Anna Tedla and her brother, John Bachek (Plaintiffs) were walking along a road to the right of the center-line in violation of a traffic statute, when they were struck by a passing automobile, operated by Ellman (Defendant). A jury found that the accident was due solely to the negligence of the Defendant. Appellant maintained that Appellees were guilty of contributory negligence as a matter of law because of their violation of the statute.
Synopsis of Rule of Law.
Where a statutory general rule of conduct fixes no definite standard of care to protect life, physical safety or property but merely codifies or supplements a common-law rule (always subject to limitations and exceptions); or when the statutory rule of conduct regulates conflicting rights and obligations in a manner calculated to promote public convenience and safety, then the statute, in the absence of clear language to the contrary, does negate the limitations and exceptions which judicial decisions have attached to the common-law duty. It should not be construed as an inflexible command that the general rule of conduct intended to prevent accidents must be followed even under conditions when observance might cause accidents.

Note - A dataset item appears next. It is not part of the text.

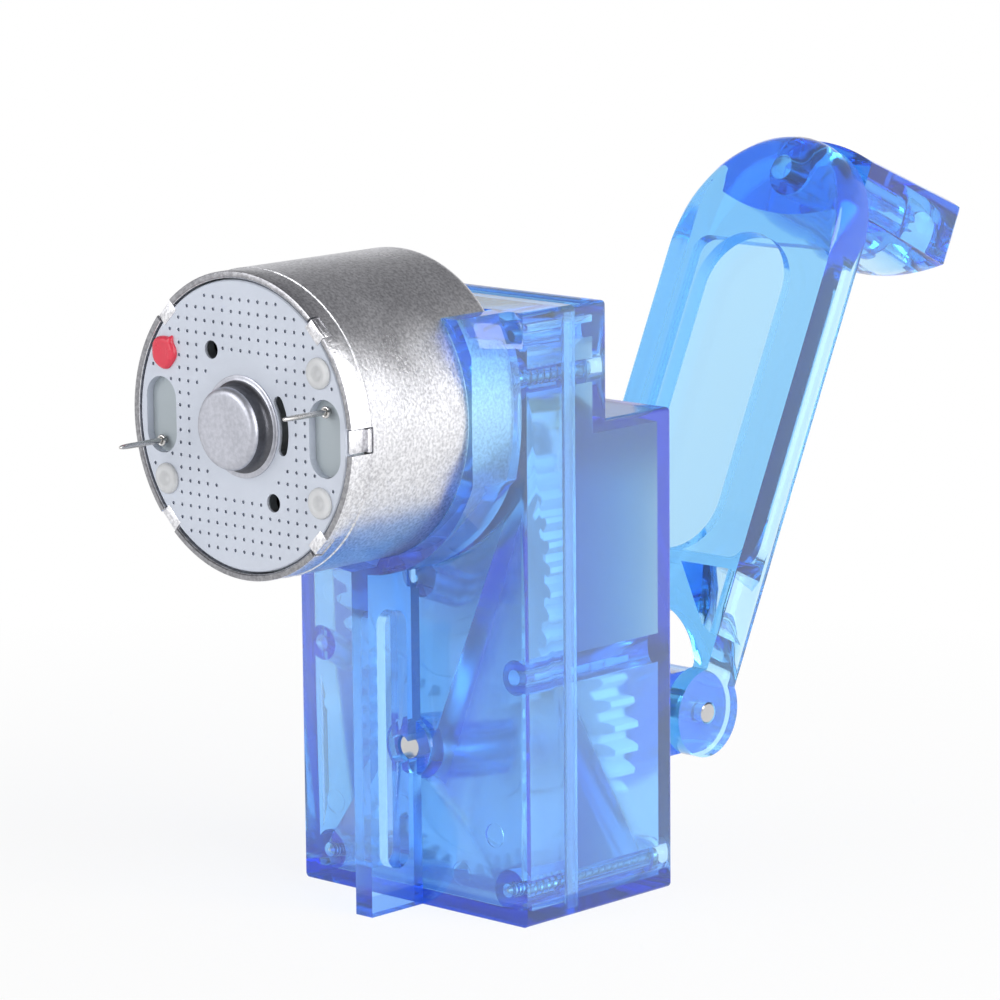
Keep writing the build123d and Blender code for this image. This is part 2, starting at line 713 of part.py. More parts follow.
def crank_knob():
    near = knob_section(knob_near, knob_near_size)
    wide = knob_section(knob_far - 0.5, knob_wide_size)
    far = knob_section(knob_far, knob_far_size)
    body = Solid.make_loft([near.outer_wire(), wide.outer_wire()], True)
    body = body + Solid.make_loft([wide.outer_wire(), far.outer_wire()], True)
    body -= rod(post_r + run_gap, 0, 30, 0, knob_place)
    body -= rod(knob_cavity_r, knob_shoulder, 30, 0, knob_place)
    return on_arm(body)


def save(name, shape):
    if isinstance(shape, list):
        shape = Compound(children=[piece for piece in shape])
    export_step(shape, "parts/" + name + ".step")
    print(name, round(shape.volume, 1))


save("front_shell", front_shell())
save("rear_cover", rear_cover())
save("case_screws_long", case_screws_long())
save("case_screws_short", case_screws_short())
save("middle_axle", middle_axle())
save("crank_gear", crank_gear())
save("step_gear_1", step_gear_1())
save("step_gear_2", step_gear_2())
save("step_gear_3", step_gear_3())
save("motor_pinion", motor_pinion())
save("motor_can", motor_can())
save("motor_magnets", motor_magnets())
save("motor_end_plate", motor_end_plate())
save("brush_holder", brush_holder())
save("terminal_pins", terminal_pins())
save("motor_brushes", motor_brushes())
save("end_bush", end_bush())
save("shaft_bush", shaft_bush())
save("motor_screws", motor_screws())
save("motor_shaft", motor_shaft())
save("armature_core", armature_core())
save("armature_windings", armature_windings())
save("commutator", commutator())
save("rotor_spacers", rotor_spacers())
save("crank_shaft", crank_shaft())
save("thrust_washer", thrust_washer())
save("crank_hub", crank_hub())
save("crank_arm", crank_arm())
save("hinge_pin", hinge_pin())
save("crank_knob", crank_knob())
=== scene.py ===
import math

import bmesh
import bpy
from mathutils import Matrix, Vector


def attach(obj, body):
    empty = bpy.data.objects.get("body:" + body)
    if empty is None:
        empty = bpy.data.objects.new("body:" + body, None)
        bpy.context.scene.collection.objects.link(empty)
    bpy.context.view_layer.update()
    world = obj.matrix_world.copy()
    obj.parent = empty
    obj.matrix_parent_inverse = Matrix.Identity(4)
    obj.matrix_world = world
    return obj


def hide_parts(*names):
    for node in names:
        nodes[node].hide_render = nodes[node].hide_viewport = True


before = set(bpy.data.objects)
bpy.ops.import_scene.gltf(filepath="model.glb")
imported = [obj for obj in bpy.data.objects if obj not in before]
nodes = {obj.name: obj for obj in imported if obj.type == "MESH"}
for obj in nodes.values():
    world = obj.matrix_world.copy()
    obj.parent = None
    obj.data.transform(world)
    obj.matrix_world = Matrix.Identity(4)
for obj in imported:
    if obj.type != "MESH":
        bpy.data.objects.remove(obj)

mm = 0.001
scene = bpy.context.scene
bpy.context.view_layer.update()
axisM = 54.8  # height of the motor's axis, mm


# shared shader groups

def newGroup(name, inputs, outputs):
    group = bpy.data.node_groups.new(name, "ShaderNodeTree")
    for socketName, kind, value in inputs:
        socket = group.interface.new_socket(socketName, in_out="INPUT", socket_type=kind)
        if value is not None:
            socket.default_value = value
    for socketName, kind in outputs:
        group.interface.new_socket(socketName, in_out="OUTPUT", socket_type=kind)
    start = group.nodes.new("NodeGroupInput")
    end = group.nodes.new("NodeGroupOutput")
    return group, start, end


def mathNode(tree, operation, a, b=None):
    node = tree.nodes.new("ShaderNodeMath")
    node.operation = operation
    for place, value in enumerate((a, b)):
        if value is None:
            continue
        if isinstance(value, (int, float)):
            node.inputs[place].default_value = value
        else:
            tree.links.new(value, node.inputs[place])
    return node.outputs[0]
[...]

While walking along a highway, Plaintiffs were struck by a passing automobile, operated by the Defendant. Tedla was injured and Bachek was killed. Because there was significantly less traffic there, Plaintiffs were walking to the right of the centerline of the road at the time of the accident. This was a violation of a state statute.
Were Tedla and her brother guilty of contributory negligence?
Court affirmed judgment, when Plaintiffs’ failure to observe a statutory rule of the road did not constitute contributory negligence as a matter of law.
The court in Tedla appears to promote a flexibility of statutory interpretation where “The general duty is established by the statute, and deviation from it without good cause is a wrong and the wrongdoer is responsible for the damages resulting from his wrong.” Nevertheless, the court opined that it would contravene common sense and the general welfare to “assume reasonably that the Legislature intended that a statute enacted for the preservation of the life and limb of pedestrians must be observed when observance would subject them to more imminent danger.”